-- START OF Data extract --
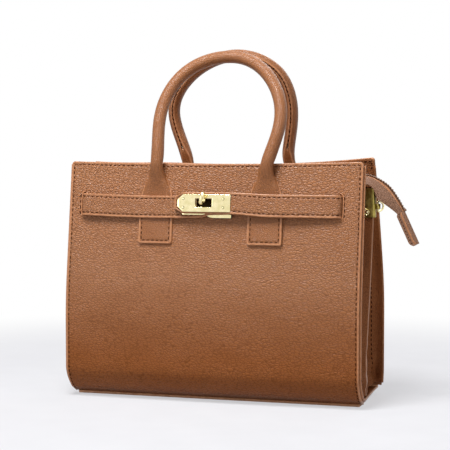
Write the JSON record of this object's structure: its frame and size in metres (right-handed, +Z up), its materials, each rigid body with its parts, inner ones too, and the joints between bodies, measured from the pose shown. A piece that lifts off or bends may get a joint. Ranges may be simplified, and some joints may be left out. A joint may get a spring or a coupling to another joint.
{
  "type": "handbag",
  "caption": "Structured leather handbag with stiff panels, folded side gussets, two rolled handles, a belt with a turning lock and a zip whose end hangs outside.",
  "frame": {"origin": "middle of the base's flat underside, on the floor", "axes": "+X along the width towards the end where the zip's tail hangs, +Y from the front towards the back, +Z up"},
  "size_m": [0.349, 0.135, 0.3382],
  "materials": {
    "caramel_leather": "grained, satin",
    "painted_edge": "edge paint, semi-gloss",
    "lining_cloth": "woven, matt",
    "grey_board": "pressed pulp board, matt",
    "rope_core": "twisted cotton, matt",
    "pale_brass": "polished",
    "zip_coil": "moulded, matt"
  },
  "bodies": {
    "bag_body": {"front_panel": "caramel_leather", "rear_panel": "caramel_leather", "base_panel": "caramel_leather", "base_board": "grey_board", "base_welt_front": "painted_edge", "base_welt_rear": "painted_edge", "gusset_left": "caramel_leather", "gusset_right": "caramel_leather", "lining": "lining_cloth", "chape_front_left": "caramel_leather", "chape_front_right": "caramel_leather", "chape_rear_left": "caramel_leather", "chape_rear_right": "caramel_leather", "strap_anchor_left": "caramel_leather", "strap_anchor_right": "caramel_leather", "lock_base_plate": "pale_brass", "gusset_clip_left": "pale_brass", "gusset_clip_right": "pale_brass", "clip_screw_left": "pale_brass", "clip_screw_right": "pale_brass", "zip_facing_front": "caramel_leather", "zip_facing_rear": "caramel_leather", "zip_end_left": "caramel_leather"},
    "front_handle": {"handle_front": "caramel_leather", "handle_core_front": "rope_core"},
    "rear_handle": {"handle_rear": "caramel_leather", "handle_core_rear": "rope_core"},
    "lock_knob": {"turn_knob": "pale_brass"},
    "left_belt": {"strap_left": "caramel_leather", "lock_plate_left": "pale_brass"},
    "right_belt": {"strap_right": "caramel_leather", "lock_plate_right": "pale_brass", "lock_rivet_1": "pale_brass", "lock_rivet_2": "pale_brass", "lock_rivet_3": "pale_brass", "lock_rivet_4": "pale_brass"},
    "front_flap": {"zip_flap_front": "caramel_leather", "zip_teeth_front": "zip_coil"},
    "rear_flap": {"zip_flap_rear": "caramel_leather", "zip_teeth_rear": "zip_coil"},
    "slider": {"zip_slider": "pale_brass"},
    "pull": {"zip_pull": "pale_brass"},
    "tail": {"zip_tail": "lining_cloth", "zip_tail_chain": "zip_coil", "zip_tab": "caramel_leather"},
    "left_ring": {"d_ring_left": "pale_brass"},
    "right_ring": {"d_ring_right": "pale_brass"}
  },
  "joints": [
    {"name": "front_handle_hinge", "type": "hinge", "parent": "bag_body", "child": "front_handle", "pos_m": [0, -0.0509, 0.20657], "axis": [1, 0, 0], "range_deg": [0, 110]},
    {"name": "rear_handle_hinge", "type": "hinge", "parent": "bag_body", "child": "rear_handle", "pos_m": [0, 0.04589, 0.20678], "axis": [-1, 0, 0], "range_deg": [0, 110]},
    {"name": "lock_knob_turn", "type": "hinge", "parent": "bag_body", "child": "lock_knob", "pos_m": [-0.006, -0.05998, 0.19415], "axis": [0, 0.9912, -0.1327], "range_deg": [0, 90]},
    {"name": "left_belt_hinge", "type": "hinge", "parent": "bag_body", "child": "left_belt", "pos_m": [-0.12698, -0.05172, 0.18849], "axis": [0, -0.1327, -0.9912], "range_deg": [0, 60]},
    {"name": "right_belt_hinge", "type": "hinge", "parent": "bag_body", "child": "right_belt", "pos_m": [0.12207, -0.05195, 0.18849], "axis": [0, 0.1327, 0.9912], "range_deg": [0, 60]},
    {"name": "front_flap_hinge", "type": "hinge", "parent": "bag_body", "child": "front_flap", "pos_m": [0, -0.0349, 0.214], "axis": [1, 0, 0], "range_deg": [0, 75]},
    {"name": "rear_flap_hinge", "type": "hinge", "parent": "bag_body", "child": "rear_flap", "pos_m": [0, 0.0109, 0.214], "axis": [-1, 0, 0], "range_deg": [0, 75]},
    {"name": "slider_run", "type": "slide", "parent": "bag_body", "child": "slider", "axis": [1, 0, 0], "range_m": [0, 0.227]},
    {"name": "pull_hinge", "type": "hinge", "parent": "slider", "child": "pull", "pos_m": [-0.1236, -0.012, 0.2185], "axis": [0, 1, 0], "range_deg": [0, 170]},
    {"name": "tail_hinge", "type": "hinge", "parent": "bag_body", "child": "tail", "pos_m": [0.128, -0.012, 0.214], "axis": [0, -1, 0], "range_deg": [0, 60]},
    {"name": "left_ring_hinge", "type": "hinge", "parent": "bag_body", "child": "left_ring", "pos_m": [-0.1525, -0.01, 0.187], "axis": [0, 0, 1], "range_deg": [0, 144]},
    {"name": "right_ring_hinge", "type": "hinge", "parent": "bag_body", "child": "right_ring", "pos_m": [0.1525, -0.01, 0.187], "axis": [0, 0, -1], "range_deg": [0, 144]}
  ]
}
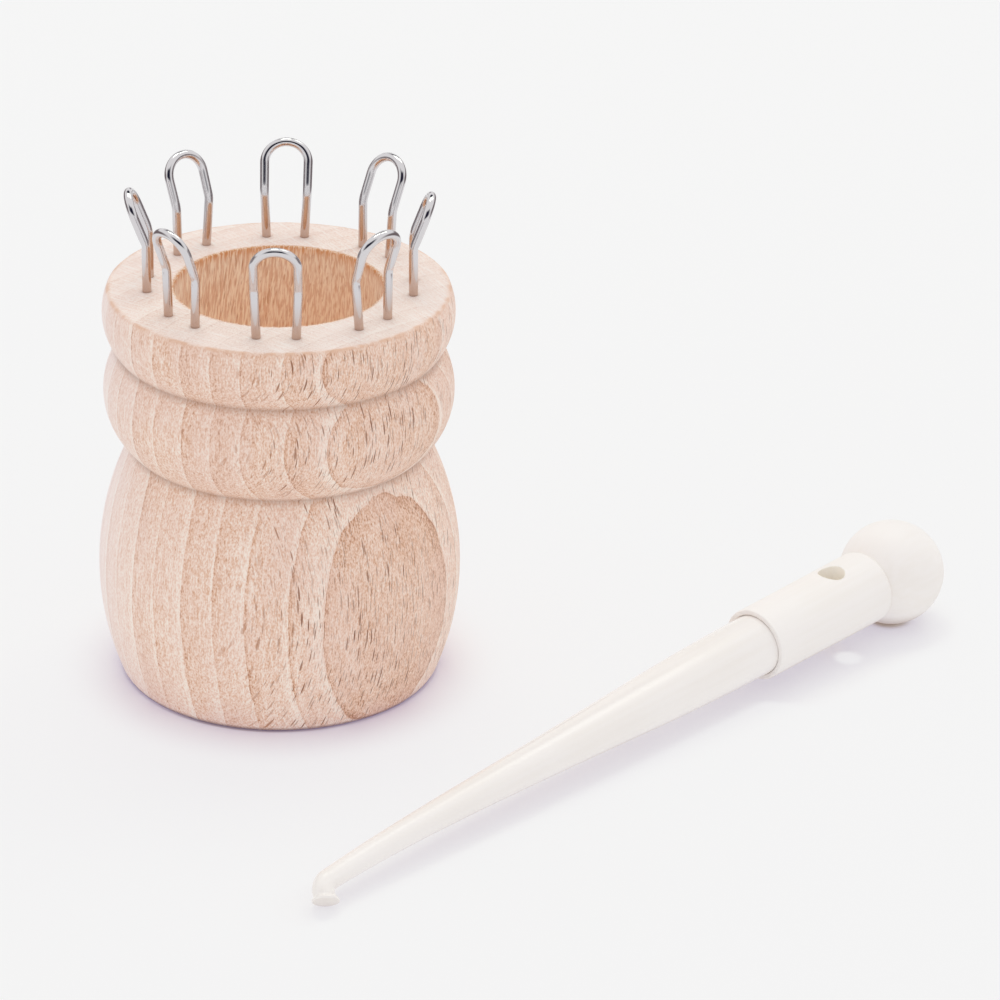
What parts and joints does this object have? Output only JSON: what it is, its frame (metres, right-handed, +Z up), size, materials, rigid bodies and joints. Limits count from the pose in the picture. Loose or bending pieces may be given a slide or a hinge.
-- END OF Data extract --
Requirement:
Return all of the entries word for word.

Problem solution:
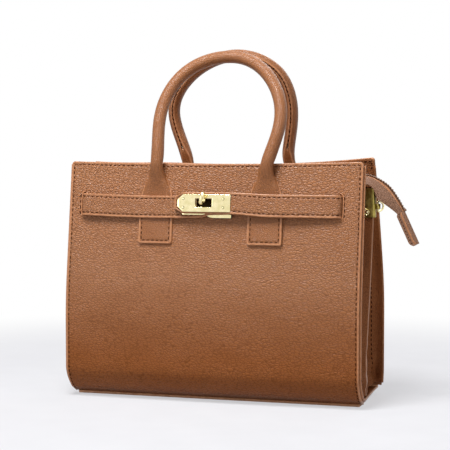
Write the JSON record of this object's structure: its frame and size in metres (right-handed, +Z up), its materials, each rigid body with its parts, inner ones too, and the joints between bodies, measured from the pose shown. A piece that lifts off or bends may get a joint. Ranges may be simplified, and some joints may be left out. A joint may get a spring or a coupling to another joint.
{
  "type": "handbag",
  "caption": "Structured leather handbag with stiff panels, folded side gussets, two rolled handles, a belt with a turning lock and a zip whose end hangs outside.",
  "frame": {"origin": "middle of the base's flat underside, on the floor", "axes": "+X along the width towards the end where the zip's tail hangs, +Y from the front towards the back, +Z up"},
  "size_m": [0.349, 0.135, 0.3382],
  "materials": {
    "caramel_leather": "grained, satin",
    "painted_edge": "edge paint, semi-gloss",
    "lining_cloth": "woven, matt",
    "grey_board": "pressed pulp board, matt",
    "rope_core": "twisted cotton, matt",
    "pale_brass": "polished",
    "zip_coil": "moulded, matt"
  },
  "bodies": {
    "bag_body": {"front_panel": "caramel_leather", "rear_panel": "caramel_leather", "base_panel": "caramel_leather", "base_board": "grey_board", "base_welt_front": "painted_edge", "base_welt_rear": "painted_edge", "gusset_left": "caramel_leather", "gusset_right": "caramel_leather", "lining": "lining_cloth", "chape_front_left": "caramel_leather", "chape_front_right": "caramel_leather", "chape_rear_left": "caramel_leather", "chape_rear_right": "caramel_leather", "strap_anchor_left": "caramel_leather", "strap_anchor_right": "caramel_leather", "lock_base_plate": "pale_brass", "gusset_clip_left": "pale_brass", "gusset_clip_right": "pale_brass", "clip_screw_left": "pale_brass", "clip_screw_right": "pale_brass", "zip_facing_front": "caramel_leather", "zip_facing_rear": "caramel_leather", "zip_end_left": "caramel_leather"},
    "front_handle": {"handle_front": "caramel_leather", "handle_core_front": "rope_core"},
    "rear_handle": {"handle_rear": "caramel_leather", "handle_core_rear": "rope_core"},
    "lock_knob": {"turn_knob": "pale_brass"},
    "left_belt": {"strap_left": "caramel_leather", "lock_plate_left": "pale_brass"},
    "right_belt": {"strap_right": "caramel_leather", "lock_plate_right": "pale_brass", "lock_rivet_1": "pale_brass", "lock_rivet_2": "pale_brass", "lock_rivet_3": "pale_brass", "lock_rivet_4": "pale_brass"},
    "front_flap": {"zip_flap_front": "caramel_leather", "zip_teeth_front": "zip_coil"},
    "rear_flap": {"zip_flap_rear": "caramel_leather", "zip_teeth_rear": "zip_coil"},
    "slider": {"zip_slider": "pale_brass"},
    "pull": {"zip_pull": "pale_brass"},
    "tail": {"zip_tail": "lining_cloth", "zip_tail_chain": "zip_coil", "zip_tab": "caramel_leather"},
    "left_ring": {"d_ring_left": "pale_brass"},
    "right_ring": {"d_ring_right": "pale_brass"}
  },
  "joints": [
    {"name": "front_handle_hinge", "type": "hinge", "parent": "bag_body", "child": "front_handle", "pos_m": [0, -0.0509, 0.20657], "axis": [1, 0, 0], "range_deg": [0, 110]},
    {"name": "rear_handle_hinge", "type": "hinge", "parent": "bag_body", "child": "rear_handle", "pos_m": [0, 0.04589, 0.20678], "axis": [-1, 0, 0], "range_deg": [0, 110]},
    {"name": "lock_knob_turn", "type": "hinge", "parent": "bag_body", "child": "lock_knob", "pos_m": [-0.006, -0.05998, 0.19415], "axis": [0, 0.9912, -0.1327], "range_deg": [0, 90]},
    {"name": "left_belt_hinge", "type": "hinge", "parent": "bag_body", "child": "left_belt", "pos_m": [-0.12698, -0.05172, 0.18849], "axis": [0, -0.1327, -0.9912], "range_deg": [0, 60]},
    {"name": "right_belt_hinge", "type": "hinge", "parent": "bag_body", "child": "right_belt", "pos_m": [0.12207, -0.05195, 0.18849], "axis": [0, 0.1327, 0.9912], "range_deg": [0, 60]},
    {"name": "front_flap_hinge", "type": "hinge", "parent": "bag_body", "child": "front_flap", "pos_m": [0, -0.0349, 0.214], "axis": [1, 0, 0], "range_deg": [0, 75]},
    {"name": "rear_flap_hinge", "type": "hinge", "parent": "bag_body", "child": "rear_flap", "pos_m": [0, 0.0109, 0.214], "axis": [-1, 0, 0], "range_deg": [0, 75]},
    {"name": "slider_run", "type": "slide", "parent": "bag_body", "child": "slider", "axis": [1, 0, 0], "range_m": [0, 0.227]},
    {"name": "pull_hinge", "type": "hinge", "parent": "slider", "child": "pull", "pos_m": [-0.1236, -0.012, 0.2185], "axis": [0, 1, 0], "range_deg": [0, 170]},
    {"name": "tail_hinge", "type": "hinge", "parent": "bag_body", "child": "tail", "pos_m": [0.128, -0.012, 0.214], "axis": [0, -1, 0], "range_deg": [0, 60]},
    {"name": "left_ring_hinge", "type": "hinge", "parent": "bag_body", "child": "left_ring", "pos_m": [-0.1525, -0.01, 0.187], "axis": [0, 0, 1], "range_deg": [0, 144]},
    {"name": "right_ring_hinge", "type": "hinge", "parent": "bag_body", "child": "right_ring", "pos_m": [0.1525, -0.01, 0.187], "axis": [0, 0, -1], "range_deg": [0, 144]}
  ]
}
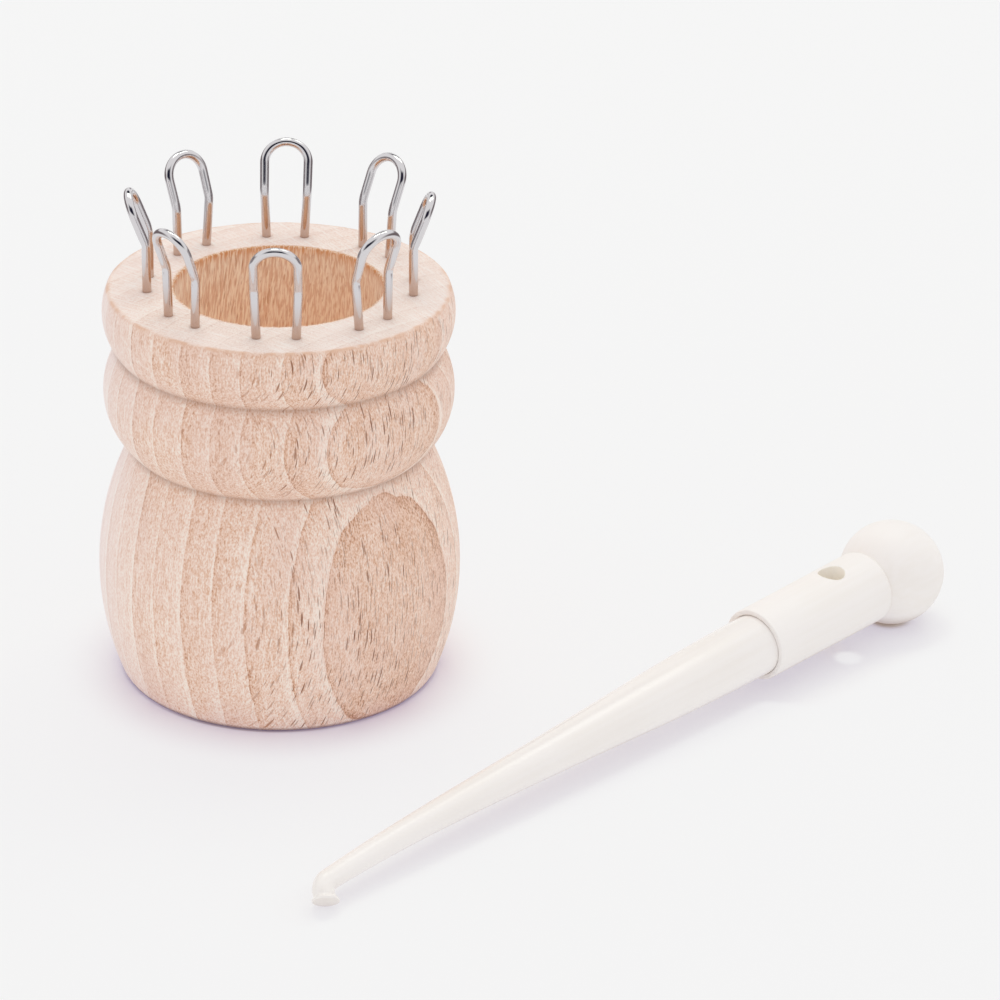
What parts and joints does this object have? Output only JSON: what it is, its frame (metres, right-handed, +Z up), size, materials, rigid bodies and joints. Limits count from the pose in the picture. Loose or bending pieces may be given a slide or a hinge.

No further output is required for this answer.